What happens when he gets angry?
What does he do?
Would he agree to attend an anger management course?
Is that the only thing that is a deal-breaker?

dontmentionit Fri 15-Jul-16 13:49:45

Thank you for your replies. He still gets angry around others, he shouts , swears ( around kids too) . He is steadily getting worse I think, he's always had a short fuse, would say every week or so he flares up.
I've always made excuses for him - he's tired, stressed , needs a holiday etc but after being away a week, 5 mins in and he's pissed off again, I'm thinking there's a bit more to it.
I need to look into booking specific anger management. Think he would reluctantly go...

Resilience16 Fri 15-Jul-16 21:32:50

If he accepts he has a problem and is willing to seek help then you may have a future together.
If he doesn't see he has a problem, or he doesn't accept that his behaviour is damaging your relationship then you need to decide whether you want to stay and walk on eggshells forevermore, or get out.
I think it is worrying that you say he is getting steadily worse and that he knows how you feel but still carries choosing to behave like this.
Try keeping a little log of every time he blows up and why. It's easy to try and minimise EA behaviour, especially when you have an EA background, but when you write it down in black and white you can really see how skewed your relationship has become.
Good luck x

dontmentionit Fri 15-Jul-16 22:43:15

Thank you resilience, great advice

Summerlovinf Fri 15-Jul-16 23:50:12

treading on eggshells constantly is exhausting and as you say, he's getting worse. I know what I would do, because I did, end the relationship. That's my story though and what you do is up to you. I'd recommend getting rid of angry, possessive men. In my story, I'm a new woman and the kids are doing fine.

Summerlovinf Fri 15-Jul-16 23:51:01

I got therapy to help me decide what to do- it was invaluable.

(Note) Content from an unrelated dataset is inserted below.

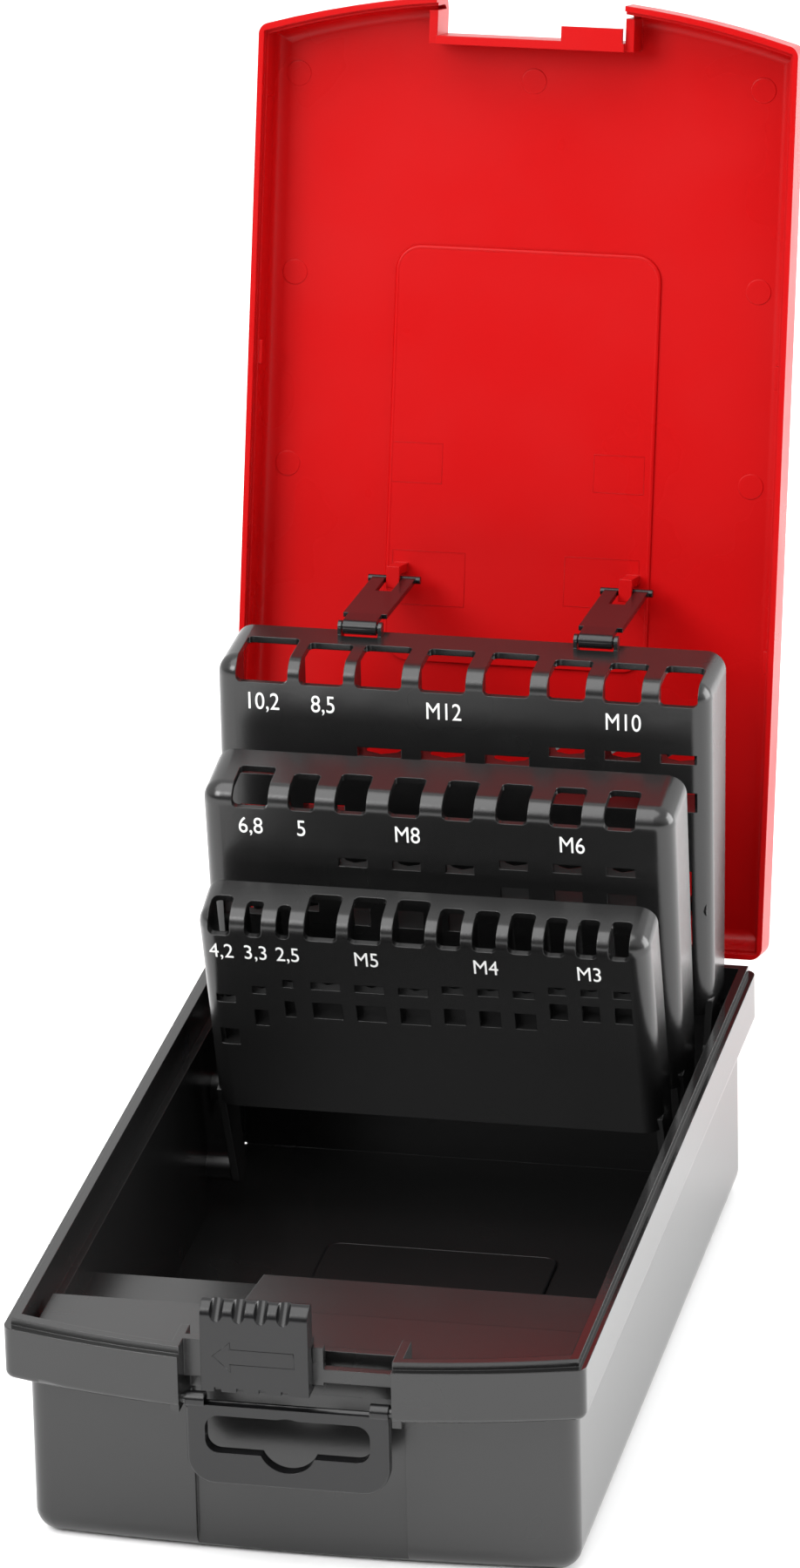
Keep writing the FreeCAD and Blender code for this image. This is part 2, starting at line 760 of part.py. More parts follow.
# ---------------------------------------------------------------- lid
def lid():
    """The lid, drawn closed about its hinge axis and turned open."""
    rim = S.hinge_drop + S.lid_gap
    top = rim + S.lid_depth
    back = -S.hinge_back
    front = back - S.case_depth
    body = new_body("LidShell")
    sketch = new_sketch(body, "XY_Plane", "LidPlan", rim)
    front_outline(sketch, half_case, front, back, S.front_bow)
    pad(body, sketch, S.lid_depth, "LidBlock")
    soften(body, "LidCorners", S.lid_corner, lambda edge: runs_along(edge, Z))
    soften(body, "LidTopEdge", S.lid_edge, lambda edge: edge.BoundBox.ZMin > top.value - NEAR)
    sketch = new_sketch(body, "XY_Plane", "LidHollowPlan", rim)
    wall = S.lid_wall
    front_outline(sketch, half_case - wall, front + wall, back - wall, S.front_bow)
    pocket(body, sketch, S.lid_depth - wall, "LidHollow")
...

dontmentionit Sat 16-Jul-16 19:07:37

So pleased you have a positive end to that chapter in your life. Did you remain friends or cut off completely? Did the finances work?
Didn't think of counselling for myself to help make the decision .

Summerlovinf Mon 18-Jul-16 09:33:25

I'm 5 years on now. I would not say I am friends with my ex but things are amicable enough now. The finances worked out...that was a challenging time but it all worked out and both moved on. I wouldn't keep in touch with him now were it not for the kids.